Copy out all of the data exactly as it appears.

• **Recorded information**
----------------
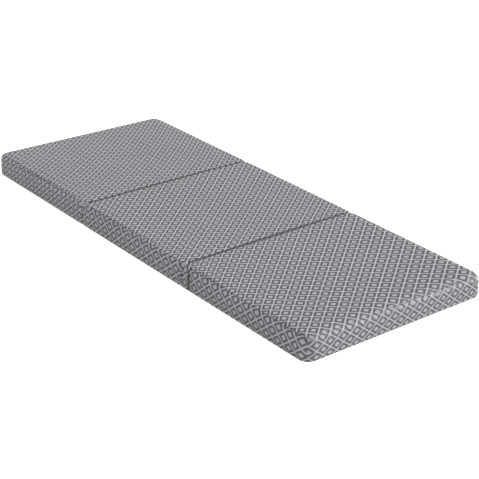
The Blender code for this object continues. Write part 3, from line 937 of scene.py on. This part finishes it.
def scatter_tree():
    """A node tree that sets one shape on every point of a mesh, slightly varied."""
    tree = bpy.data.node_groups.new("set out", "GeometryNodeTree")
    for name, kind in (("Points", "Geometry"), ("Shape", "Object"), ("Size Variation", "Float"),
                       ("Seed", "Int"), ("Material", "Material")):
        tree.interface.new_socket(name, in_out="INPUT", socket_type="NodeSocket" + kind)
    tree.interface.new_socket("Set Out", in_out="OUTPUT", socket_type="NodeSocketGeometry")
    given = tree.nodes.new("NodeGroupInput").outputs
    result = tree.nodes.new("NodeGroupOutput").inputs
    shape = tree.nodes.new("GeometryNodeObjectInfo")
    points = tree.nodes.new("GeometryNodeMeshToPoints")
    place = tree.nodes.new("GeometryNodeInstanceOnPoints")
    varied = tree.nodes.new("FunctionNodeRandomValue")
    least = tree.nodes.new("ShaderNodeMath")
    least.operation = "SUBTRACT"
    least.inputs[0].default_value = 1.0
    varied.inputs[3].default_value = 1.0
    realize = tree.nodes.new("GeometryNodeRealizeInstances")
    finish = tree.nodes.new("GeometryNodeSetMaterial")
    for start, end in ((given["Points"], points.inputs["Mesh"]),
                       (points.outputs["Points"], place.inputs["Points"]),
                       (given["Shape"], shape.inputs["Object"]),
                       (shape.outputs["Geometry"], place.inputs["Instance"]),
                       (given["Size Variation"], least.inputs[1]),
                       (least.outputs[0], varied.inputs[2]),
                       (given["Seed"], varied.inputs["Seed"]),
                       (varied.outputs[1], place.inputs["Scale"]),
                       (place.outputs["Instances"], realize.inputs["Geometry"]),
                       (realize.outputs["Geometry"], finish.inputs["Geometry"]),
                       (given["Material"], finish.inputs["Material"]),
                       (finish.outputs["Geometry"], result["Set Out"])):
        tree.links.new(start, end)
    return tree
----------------
• **The result**
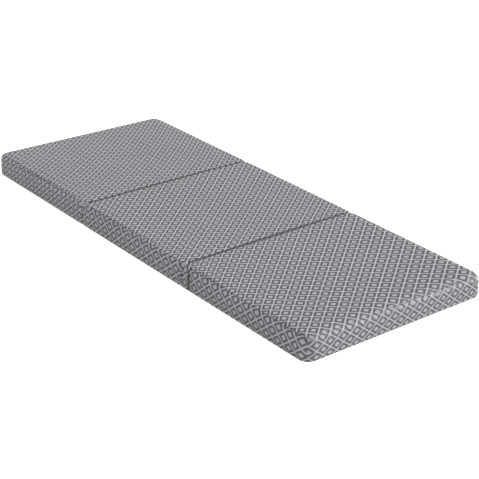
The Blender code for this object continues. Write part 3, from line 937 of scene.py on. This part finishes it.
def scatter_tree():
    """A node tree that sets one shape on every point of a mesh, slightly varied."""
    tree = bpy.data.node_groups.new("set out", "GeometryNodeTree")
    for name, kind in (("Points", "Geometry"), ("Shape", "Object"), ("Size Variation", "Float"),
                       ("Seed", "Int"), ("Material", "Material")):
        tree.interface.new_socket(name, in_out="INPUT", socket_type="NodeSocket" + kind)
    tree.interface.new_socket("Set Out", in_out="OUTPUT", socket_type="NodeSocketGeometry")
    given = tree.nodes.new("NodeGroupInput").outputs
    result = tree.nodes.new("NodeGroupOutput").inputs
    shape = tree.nodes.new("GeometryNodeObjectInfo")
    points = tree.nodes.new("GeometryNodeMeshToPoints")
    place = tree.nodes.new("GeometryNodeInstanceOnPoints")
    varied = tree.nodes.new("FunctionNodeRandomValue")
    least = tree.nodes.new("ShaderNodeMath")
    least.operation = "SUBTRACT"
    least.inputs[0].default_value = 1.0
    varied.inputs[3].default_value = 1.0
    realize = tree.nodes.new("GeometryNodeRealizeInstances")
    finish = tree.nodes.new("GeometryNodeSetMaterial")
    for start, end in ((given["Points"], points.inputs["Mesh"]),
                       (points.outputs["Points"], place.inputs["Points"]),
                       (given["Shape"], shape.inputs["Object"]),
                       (shape.outputs["Geometry"], place.inputs["Instance"]),
                       (given["Size Variation"], least.inputs[1]),
                       (least.outputs[0], varied.inputs[2]),
                       (given["Seed"], varied.inputs["Seed"]),
                       (varied.outputs[1], place.inputs["Scale"]),
                       (place.outputs["Instances"], realize.inputs["Geometry"]),
                       (realize.outputs["Geometry"], finish.inputs["Geometry"]),
                       (given["Material"], finish.inputs["Material"]),
                       (finish.outputs["Geometry"], result["Set Out"])):
        tree.links.new(start, end)
    return tree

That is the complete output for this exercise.